TASK DIRECTIONS:
Print exactly the part opening with the line containing "Recreate this object" and closing with the line containing "from mathutils import Vector", with both of those lines included.

Records from a data collection:
++++

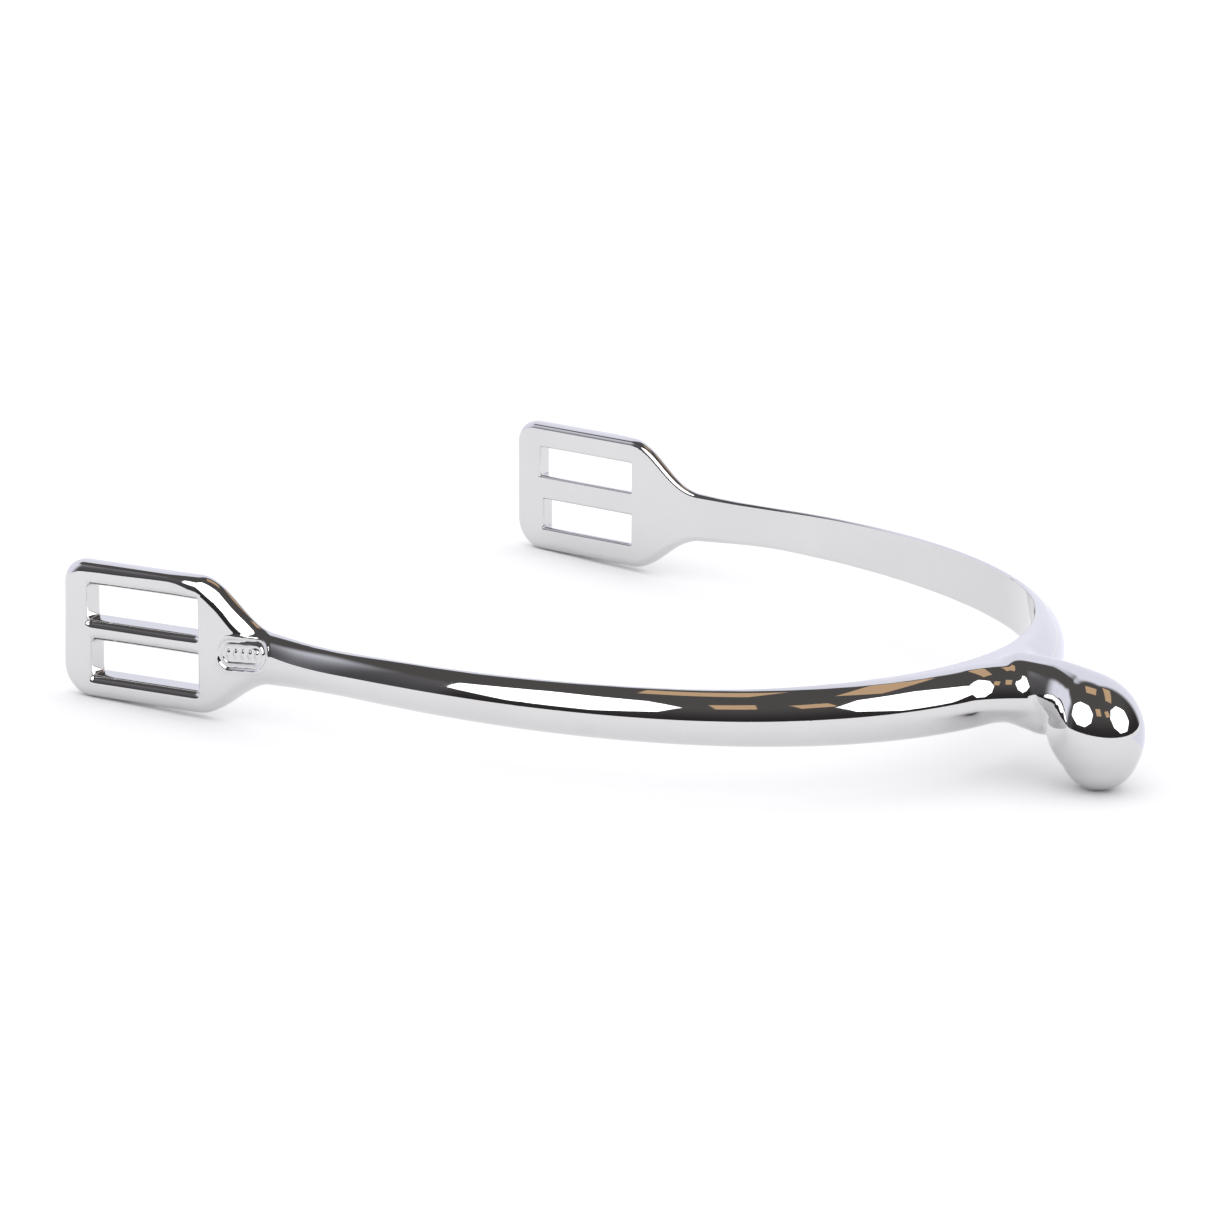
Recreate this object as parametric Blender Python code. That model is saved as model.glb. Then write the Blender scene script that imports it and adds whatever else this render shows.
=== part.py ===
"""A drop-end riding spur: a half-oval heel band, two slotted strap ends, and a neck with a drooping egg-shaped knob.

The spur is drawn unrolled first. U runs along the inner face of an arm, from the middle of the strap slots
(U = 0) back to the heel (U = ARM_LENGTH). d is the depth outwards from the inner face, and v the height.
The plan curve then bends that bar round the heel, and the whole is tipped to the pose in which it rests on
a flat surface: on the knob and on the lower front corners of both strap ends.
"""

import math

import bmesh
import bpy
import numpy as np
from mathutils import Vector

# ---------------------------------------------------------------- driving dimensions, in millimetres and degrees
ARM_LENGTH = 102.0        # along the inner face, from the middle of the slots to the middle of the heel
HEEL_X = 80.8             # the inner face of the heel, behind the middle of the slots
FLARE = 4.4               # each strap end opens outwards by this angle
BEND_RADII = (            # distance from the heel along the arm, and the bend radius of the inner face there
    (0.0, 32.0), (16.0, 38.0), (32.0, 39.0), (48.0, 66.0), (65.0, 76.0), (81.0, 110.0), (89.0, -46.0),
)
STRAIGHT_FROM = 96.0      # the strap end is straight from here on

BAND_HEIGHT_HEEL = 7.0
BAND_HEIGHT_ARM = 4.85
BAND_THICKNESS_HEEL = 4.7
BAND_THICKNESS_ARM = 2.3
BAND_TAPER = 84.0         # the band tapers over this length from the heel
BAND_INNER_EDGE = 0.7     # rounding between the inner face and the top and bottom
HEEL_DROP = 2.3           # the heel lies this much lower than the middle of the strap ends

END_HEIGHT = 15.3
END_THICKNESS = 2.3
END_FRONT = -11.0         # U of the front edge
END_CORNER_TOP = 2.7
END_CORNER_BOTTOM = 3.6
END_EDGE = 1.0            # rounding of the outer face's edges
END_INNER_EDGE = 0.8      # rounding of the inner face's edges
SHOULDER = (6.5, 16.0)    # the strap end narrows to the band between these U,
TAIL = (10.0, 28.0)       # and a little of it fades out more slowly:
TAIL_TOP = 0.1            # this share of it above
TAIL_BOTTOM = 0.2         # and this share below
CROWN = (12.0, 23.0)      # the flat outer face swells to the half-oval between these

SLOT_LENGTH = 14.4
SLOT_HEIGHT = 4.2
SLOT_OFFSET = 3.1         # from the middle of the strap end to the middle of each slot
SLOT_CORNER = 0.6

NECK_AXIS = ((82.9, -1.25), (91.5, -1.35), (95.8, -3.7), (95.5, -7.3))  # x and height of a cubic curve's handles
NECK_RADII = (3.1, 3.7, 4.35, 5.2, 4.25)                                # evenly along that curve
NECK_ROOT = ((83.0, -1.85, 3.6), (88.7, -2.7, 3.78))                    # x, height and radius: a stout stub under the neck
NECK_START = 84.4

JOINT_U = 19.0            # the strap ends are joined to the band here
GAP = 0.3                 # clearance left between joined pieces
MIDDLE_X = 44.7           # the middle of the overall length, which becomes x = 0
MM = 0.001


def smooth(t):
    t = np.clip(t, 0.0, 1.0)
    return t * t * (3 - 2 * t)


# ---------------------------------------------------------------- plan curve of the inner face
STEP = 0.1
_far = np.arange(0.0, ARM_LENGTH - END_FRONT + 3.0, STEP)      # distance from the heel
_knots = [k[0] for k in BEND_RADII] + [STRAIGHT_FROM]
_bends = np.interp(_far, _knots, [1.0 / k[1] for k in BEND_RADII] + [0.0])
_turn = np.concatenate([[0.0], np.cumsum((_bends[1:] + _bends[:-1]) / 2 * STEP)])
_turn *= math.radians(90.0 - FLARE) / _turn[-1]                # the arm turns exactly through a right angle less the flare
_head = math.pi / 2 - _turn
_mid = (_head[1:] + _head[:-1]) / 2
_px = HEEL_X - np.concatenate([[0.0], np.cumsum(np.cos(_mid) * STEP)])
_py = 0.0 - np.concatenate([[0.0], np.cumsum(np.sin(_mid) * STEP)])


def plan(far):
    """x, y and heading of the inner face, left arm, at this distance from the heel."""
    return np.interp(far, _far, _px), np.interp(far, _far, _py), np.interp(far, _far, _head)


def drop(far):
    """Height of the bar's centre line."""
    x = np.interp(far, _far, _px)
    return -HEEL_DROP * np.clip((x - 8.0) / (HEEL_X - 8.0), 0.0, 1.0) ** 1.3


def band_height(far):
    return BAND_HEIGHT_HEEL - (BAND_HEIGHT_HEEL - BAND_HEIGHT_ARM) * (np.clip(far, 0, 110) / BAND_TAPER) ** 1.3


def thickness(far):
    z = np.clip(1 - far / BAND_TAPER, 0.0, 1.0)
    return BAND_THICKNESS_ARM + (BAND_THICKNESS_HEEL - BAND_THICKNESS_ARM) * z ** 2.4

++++

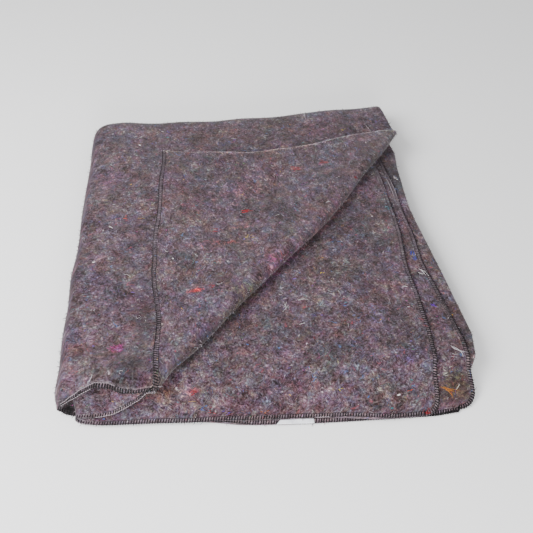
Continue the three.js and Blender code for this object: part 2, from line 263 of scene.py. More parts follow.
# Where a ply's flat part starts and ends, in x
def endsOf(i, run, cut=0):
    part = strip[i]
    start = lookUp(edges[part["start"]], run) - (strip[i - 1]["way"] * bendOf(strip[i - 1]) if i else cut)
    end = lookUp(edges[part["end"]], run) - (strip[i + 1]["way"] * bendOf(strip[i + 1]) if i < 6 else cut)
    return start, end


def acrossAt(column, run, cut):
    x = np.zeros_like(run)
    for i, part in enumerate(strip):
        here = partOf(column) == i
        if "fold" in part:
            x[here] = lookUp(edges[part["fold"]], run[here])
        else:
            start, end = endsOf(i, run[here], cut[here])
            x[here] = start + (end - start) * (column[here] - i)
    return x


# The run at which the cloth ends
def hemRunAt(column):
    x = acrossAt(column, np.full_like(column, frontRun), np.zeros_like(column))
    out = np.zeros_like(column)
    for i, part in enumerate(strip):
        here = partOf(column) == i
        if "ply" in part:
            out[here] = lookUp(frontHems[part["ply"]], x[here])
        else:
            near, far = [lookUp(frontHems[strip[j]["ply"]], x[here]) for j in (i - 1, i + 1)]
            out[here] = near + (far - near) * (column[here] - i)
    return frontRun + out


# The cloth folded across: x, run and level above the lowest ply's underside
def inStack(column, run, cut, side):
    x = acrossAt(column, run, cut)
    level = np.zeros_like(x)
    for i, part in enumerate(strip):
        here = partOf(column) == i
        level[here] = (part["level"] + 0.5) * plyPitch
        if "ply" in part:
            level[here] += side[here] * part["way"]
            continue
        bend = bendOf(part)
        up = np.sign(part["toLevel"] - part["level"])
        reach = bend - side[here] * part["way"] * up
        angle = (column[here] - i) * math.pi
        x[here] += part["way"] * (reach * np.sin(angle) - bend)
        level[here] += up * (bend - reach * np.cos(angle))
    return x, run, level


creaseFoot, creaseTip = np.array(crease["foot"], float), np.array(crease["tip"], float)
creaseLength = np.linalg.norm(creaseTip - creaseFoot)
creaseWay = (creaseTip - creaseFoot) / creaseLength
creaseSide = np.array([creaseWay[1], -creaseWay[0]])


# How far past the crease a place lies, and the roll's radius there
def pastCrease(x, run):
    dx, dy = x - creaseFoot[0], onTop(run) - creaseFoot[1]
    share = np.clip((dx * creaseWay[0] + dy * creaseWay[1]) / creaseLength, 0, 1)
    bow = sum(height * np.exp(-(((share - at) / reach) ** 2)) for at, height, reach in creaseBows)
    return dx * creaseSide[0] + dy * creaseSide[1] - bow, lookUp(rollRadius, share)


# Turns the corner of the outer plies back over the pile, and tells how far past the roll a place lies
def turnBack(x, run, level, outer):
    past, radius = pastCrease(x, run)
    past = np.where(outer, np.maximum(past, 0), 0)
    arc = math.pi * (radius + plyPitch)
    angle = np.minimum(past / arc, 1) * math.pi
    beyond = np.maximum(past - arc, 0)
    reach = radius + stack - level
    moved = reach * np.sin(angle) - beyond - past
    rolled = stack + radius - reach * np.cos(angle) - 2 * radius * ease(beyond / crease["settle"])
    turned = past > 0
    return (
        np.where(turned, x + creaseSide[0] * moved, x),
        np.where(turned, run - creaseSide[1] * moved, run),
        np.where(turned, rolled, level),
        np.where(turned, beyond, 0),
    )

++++

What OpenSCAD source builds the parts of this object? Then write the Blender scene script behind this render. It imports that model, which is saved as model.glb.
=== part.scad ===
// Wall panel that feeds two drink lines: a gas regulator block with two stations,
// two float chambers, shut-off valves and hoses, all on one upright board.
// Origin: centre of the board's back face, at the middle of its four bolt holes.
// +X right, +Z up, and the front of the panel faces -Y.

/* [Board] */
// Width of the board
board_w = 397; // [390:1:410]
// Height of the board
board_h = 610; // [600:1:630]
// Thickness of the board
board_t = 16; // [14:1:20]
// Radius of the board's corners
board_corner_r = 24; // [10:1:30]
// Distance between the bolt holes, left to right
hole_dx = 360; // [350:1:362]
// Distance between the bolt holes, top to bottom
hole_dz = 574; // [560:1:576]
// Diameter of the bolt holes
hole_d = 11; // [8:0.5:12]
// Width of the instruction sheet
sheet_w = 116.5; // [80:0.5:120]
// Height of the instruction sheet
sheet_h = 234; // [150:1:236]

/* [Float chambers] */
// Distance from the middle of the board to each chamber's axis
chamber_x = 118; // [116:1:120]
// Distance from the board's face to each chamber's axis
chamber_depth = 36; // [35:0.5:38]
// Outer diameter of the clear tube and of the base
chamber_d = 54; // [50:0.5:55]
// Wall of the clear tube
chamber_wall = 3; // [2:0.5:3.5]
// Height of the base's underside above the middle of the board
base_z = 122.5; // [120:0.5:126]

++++

RESPONSE TO THIS TASK:
Recreate this object as parametric Blender Python code. That model is saved as model.glb. Then write the Blender scene script that imports it and adds whatever else this render shows.
=== part.py ===
"""A drop-end riding spur: a half-oval heel band, two slotted strap ends, and a neck with a drooping egg-shaped knob.

The spur is drawn unrolled first. U runs along the inner face of an arm, from the middle of the strap slots
(U = 0) back to the heel (U = ARM_LENGTH). d is the depth outwards from the inner face, and v the height.
The plan curve then bends that bar round the heel, and the whole is tipped to the pose in which it rests on
a flat surface: on the knob and on the lower front corners of both strap ends.
"""

import math

import bmesh
import bpy
import numpy as np
from mathutils import Vector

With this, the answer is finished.